In preparation for the role, Amanda Seyfried took part in a ride-along with Philadelphia police officers in January 2024. Filming took place in New York in March 2024.

== Release ==
The series premiered on Peacock, Crave and USA Network Canada with all eight episodes on March 13, 2025. It was broadcast in the UK on Channel 4 from 17 May 2025.

== Reception ==
On review aggregator Rotten Tomatoes, Long Bright River has an approval rating of 73% based on 22 critics' reviews, with an average rating of 7.3 out of 10. The website's critics consensus reads, "Carried along by Amanda Seyfried's steely turn as a closed-off cop, Long Bright River takes a winding path with some unnecessary detours but ultimately arrives at a compelling destination." Metacritic calculated a weighted average of 66 out of 100 based on 14 reviews, indicating "generally favorable" reviews.

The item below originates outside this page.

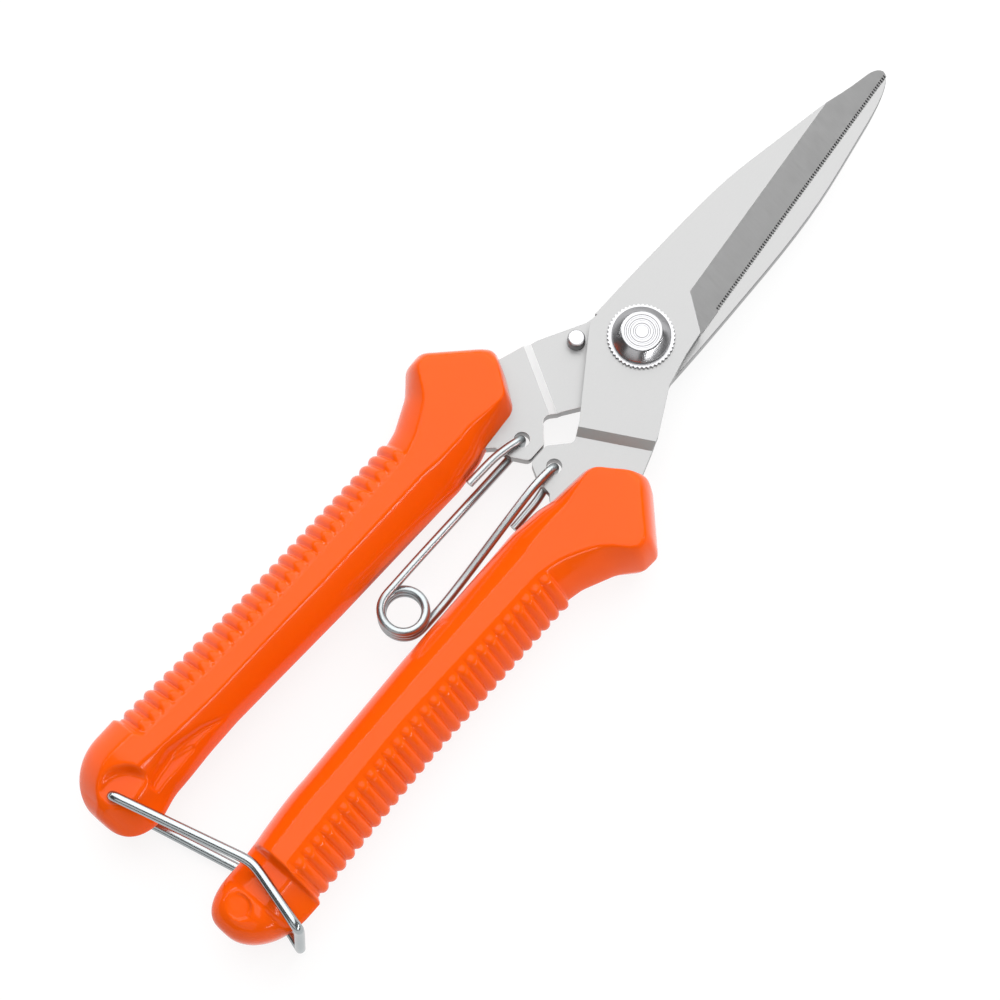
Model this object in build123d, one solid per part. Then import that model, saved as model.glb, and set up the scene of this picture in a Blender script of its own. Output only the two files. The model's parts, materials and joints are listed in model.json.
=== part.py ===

The series is set in Kensington, a Philadelphia neighborhood frequently associated with crime, prostitution and an open-air drug market. In a review for NPR's Fresh Air, John Powers notes that the series "depicts the characters living in an area of Philly whose decline embodies a profound social collapse ... Propelled by its heroine's search for a killer, Long Bright River isn't just a mystery but a heartfelt story about wounded communities, wounded families and the wounded individuals who try to make things better."

Seyfried's performance in the role was met with critical acclaim, receiving a Golden Globe Award nomination for Best Actress in a Limited or Anthology Series or Television Film. She also earned nominations for Best Actress in a Limited Series or TV Movie at the 5th Astra TV Awards and Best Actress in a Miniseries, Limited Series, or Motion Picture Made for Television at the 30th Satellite Awards.